Crusty noted this in a lot of recent discussion about the appointment of the new Archbishop of Canterbury. For instance, while at diocesan convention last weekend, at the bar, several people asked Crusty how an Archbishop of Canterbury gets chosen. For the full details, go here; Crusty broke it down for this group of 8-10 clergy and lay people. It was kind of like telling that story about the kids who fell down the drain: lots of rolling of eyes and finally one of the clergypersons said, "Thank God we don't have that secretive, closed process." To which I said, "How much do you know about how the Presiding Bishop is nominated, and how much of a say do you have in that process?"

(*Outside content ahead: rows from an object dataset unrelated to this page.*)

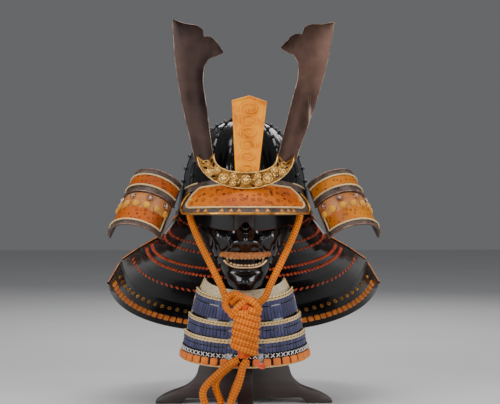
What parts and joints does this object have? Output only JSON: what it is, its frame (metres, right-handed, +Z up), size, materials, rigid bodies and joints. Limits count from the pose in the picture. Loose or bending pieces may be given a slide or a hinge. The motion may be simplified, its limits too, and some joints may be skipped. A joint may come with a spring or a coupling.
{
  "type": "samurai helmet with face mask and throat guard on a wooden stand",
  "caption": "Samurai helmet with ribbed lacquered bowl, orange leather visor, pierced horn base, tall horns, crest, spreading neck guard, warrior mask and throat guard on a cross-footed stand",
  "frame": {"origin": "middle of the bottom of the box round everything but the cord, on the table under the stand", "axes": "+Z up, the face looks along -Y, +X to the viewer's right as seen from the front"},
  "size_m": [0.474, 0.4044, 0.6492],
  "materials": {
    "black_lacquer": "glossy black lacquer over iron, polished",
    "printed_leather": "orange leather with a small dark red printed pattern",
    "grey_leather": "matt grey-brown leather border",
    "cream_leather": "cream printed leather",
    "bronze": "dark tarnished bronze plate with a bright edge",
    "gilt": "warm worn gilding",
    "tablet_gilt": "saturated golden orange gilding",
    "orange_cord": "braided orange silk cord",
    "orange_lacing": "red-orange and yellow silk lacing",
    "cream_braid": "cream and yellow braid",
    "blue_lacing": "blue-violet silk lacing over lacquered lames",
    "fur": "orange-brown hair",
    "dark_wood": "dark brown satin wood"
  },
  "bodies": {
    "root": {"bowl": "black_lacquer", "mask": "black_lacquer", "neck_lame_1": "black_lacquer", "neck_lame_2": "black_lacquer", "neck_lame_3": "black_lacquer", "neck_lame_4": "black_lacquer", "neck_lame_5": "black_lacquer", "visor": "printed_leather", "ear_plate_upper_left": "printed_leather", "ear_plate_upper_right": "printed_leather", "brow_band": "grey_leather", "ear_plate_lower_left": "grey_leather", "ear_plate_lower_right": "grey_leather", "throat_lame_1": "cream_leather", "throat_lame_2": "blue_lacing", "throat_lame_3": "blue_lacing", "throat_lame_4": "blue_lacing", "throat_lame_5": "blue_lacing", "horn_left": "bronze", "horn_right": "bronze", "crown_ring": "gilt", "visor_rim": "gilt", "visor_stud_left": "gilt", "visor_stud_right": "gilt", "horn_base": "gilt", "boss_1": "gilt", "boss_2": "gilt", "boss_3": "gilt", "boss_4": "gilt", "boss_5": "gilt", "boss_6": "gilt", "boss_7": "gilt", "boss_8": "gilt", "boss_9": "gilt", "boss_10": "gilt", "boss_11": "gilt", "rosette_left_1": "gilt", "rosette_left_2": "gilt", "rosette_left_3": "gilt", "rosette_left_4": "gilt", "rosette_right_1": "gilt", "rosette_right_2": "gilt", "rosette_right_3": "gilt", "rosette_right_4": "gilt", "upper_teeth": "gilt", "lower_teeth": "gilt", "crest_tablet": "tablet_gilt", "chin_cord": "orange_cord", "chin_knot": "orange_cord", "cord_loop_left": "orange_cord", "cord_loop_right": "orange_cord", "cord_end": "orange_cord", "moustache": "fur", "stand_side_board": "dark_wood", "stand_front_board": "dark_wood", "stand_post": "dark_wood", "head_block": "dark_wood", "mask_bracket": "dark_wood"}
  },
  "joints": []
}
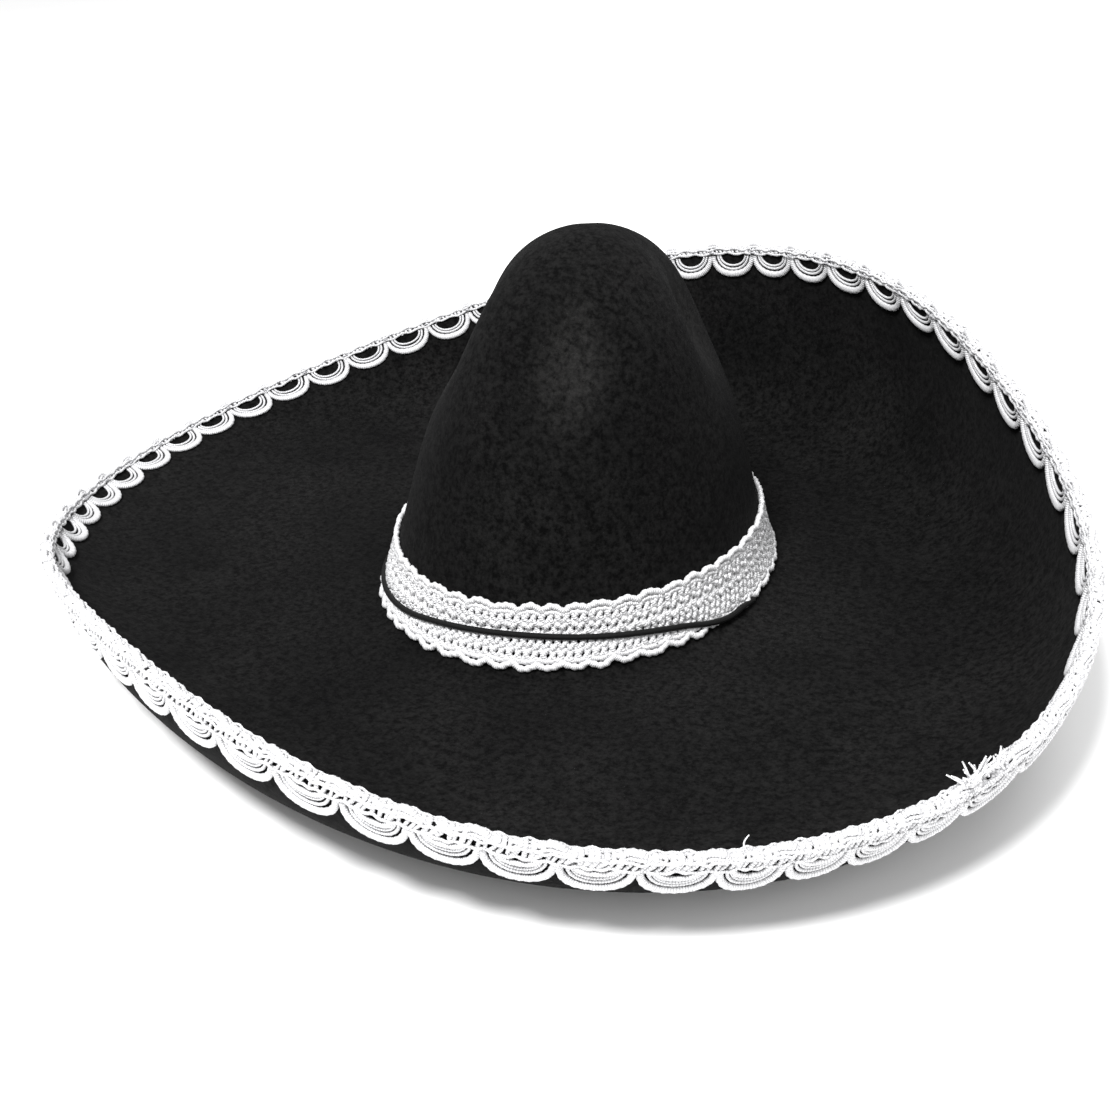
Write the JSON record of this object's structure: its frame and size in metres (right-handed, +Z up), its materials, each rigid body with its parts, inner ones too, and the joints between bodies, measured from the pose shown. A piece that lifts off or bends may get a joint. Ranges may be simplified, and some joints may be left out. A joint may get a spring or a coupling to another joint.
{
  "type": "sombrero",
  "caption": "Wide felt sombrero with a curled brim, scalloped metallic edge braid, ribbed crown band and elastic chin cord worn up over the band.",
  "frame": {"origin": "middle of the head opening, on the plane that the brim rests on", "axes": "+Z up through the crown, -Y towards the wearer's face, +X towards the wearer's left"},
  "size_m": [0.5564, 0.4803, 0.1768],
  "materials": {
    "felt": "matte pressed felt, near black",
    "edge_braid": "silver-white metallic gimp braid",
    "braid_yarn": "loose silver-white yarn",
    "thread": "grey sewing thread",
    "crown_band": "silver-white metallic ribbed braid",
    "elastic": "black covered elastic cord",
    "sweatband": "black ribbed ribbon",
    "black_thread": "black sewing thread"
  },
  "bodies": {
    "root": {"felt_body": "felt", "edge_braid_header": "edge_braid", "edge_braid_upper_scallops": "edge_braid", "edge_braid_lower_scallops": "edge_braid", "edge_braid_picots": "edge_braid", "edge_braid_splice_tails": "braid_yarn", "edge_braid_stitches": "thread", "crown_band": "crown_band", "crown_band_upper_cord": "crown_band", "crown_band_lower_cord": "crown_band", "crown_band_lap": "crown_band", "chin_cord": "elastic", "chin_cord_knot_left": "elastic", "chin_cord_knot_right": "elastic", "sweatband": "sweatband", "sweatband_stitches": "black_thread"}
  },
  "joints": []
}
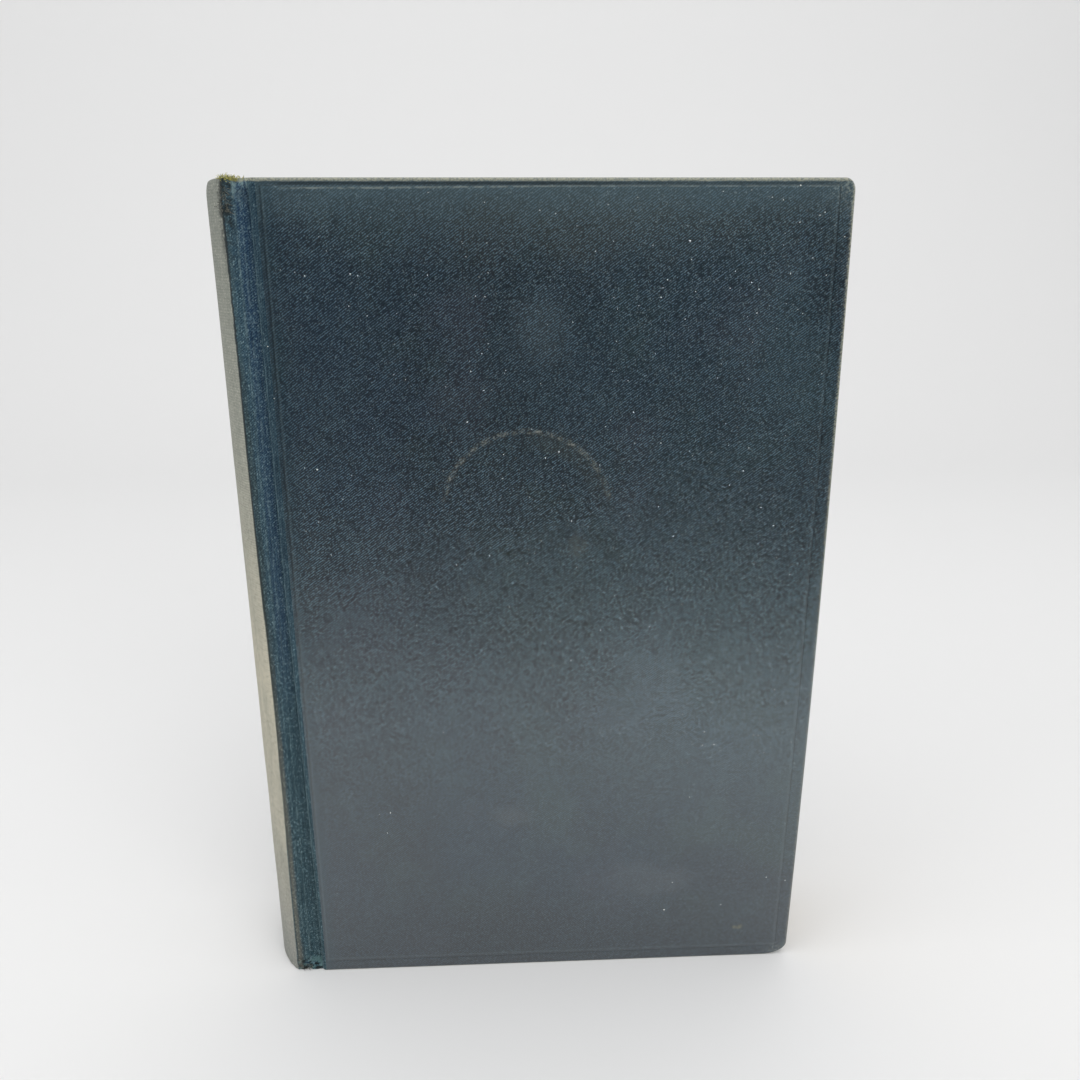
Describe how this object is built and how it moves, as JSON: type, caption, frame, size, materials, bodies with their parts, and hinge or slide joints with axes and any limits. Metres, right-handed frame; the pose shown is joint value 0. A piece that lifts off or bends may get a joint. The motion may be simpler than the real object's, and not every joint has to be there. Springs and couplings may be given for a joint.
{
  "type": "hardback book",
  "caption": "Hardback book standing on its tail, with a rounded spine, worn dark blue cloth over boards, and front and rear covers that open on cloth joints.",
  "frame": {"origin": "centre of the bounding box at the tail edges the book stands on", "axes": "+Z from tail to head, -Y out of the front cover, +X towards the fore-edge, so the spine faces -X"},
  "size_m": [0.1376, 0.031, 0.197],
  "materials": {
    "pages": "matte",
    "endpaper": "matte",
    "lining_paper": "matte",
    "gauze": "matte",
    "band_cloth": "matte",
    "card": "matte",
    "board": "matte",
    "cover_cloth": "matte",
    "spine_cloth": "matte"
  },
  "bodies": {
    "pages": {"text_block": "pages", "spine_gauze": "gauze", "spine_lining": "lining_paper", "head_band": "band_cloth", "tail_band": "band_cloth", "front_free_endpaper": "endpaper", "rear_free_endpaper": "endpaper", "spine_inlay": "card", "spine_cloth": "spine_cloth"},
    "front_cover": {"front_board": "board", "front_cover_cloth": "cover_cloth", "front_gauze_flap": "gauze", "front_pastedown": "endpaper"},
    "rear_cover": {"rear_board": "board", "rear_cover_cloth": "cover_cloth", "rear_gauze_flap": "gauze", "rear_pastedown": "endpaper"}
  },
  "joints": [
    {"name": "front_hinge", "type": "hinge", "parent": "pages", "child": "front_cover", "pos_m": [-0.05685, -0.01565, 0.0985], "axis": [0, 0, -1], "range_deg": [0, 178]},
    {"name": "rear_hinge", "type": "hinge", "parent": "pages", "child": "rear_cover", "pos_m": [-0.05685, 0.01565, 0.0985], "axis": [0, 0, 1], "range_deg": [0, 178]}
  ]
}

So what does it all mean? It means in part we're in a profound generational shift in the church. I don't mean that one generation is better than another or one needs to get out and let others take over, though Crusty is sure that's how some people will read all of this. Boomers, Xers, Millennials, Gen Z and Gen Captain Hammer need to co-create something together, not presume there is one, single, paradigm that is normative anymore -- because guess what, there's another generation coming along that we haven't named yet after Generation Captain Hammer! No generation is the "future" or the "past": we all ARE the church, right here, right now. CODW (Crusty Old Dean's Wife) is passionate, committed, and articulate about youth and young adult ministry and Christian Formation. She is often told, more or less, "That's great, children are the future of the church." CODW always find a way to correct that to "No, children and young adults are the church, and, further, all of us, no matter our age, needs formation and discipleship."
|Crusty at Thanksgiving dinner (warning: not actual photo).|
And I say, God help us. Will we leave rubble, or will we leave a foundation? The next decade, and the way we can embrace these transformations, will determine much of that. We don't have five years to figure out if the Twitbook is the CB radio of the 2010s.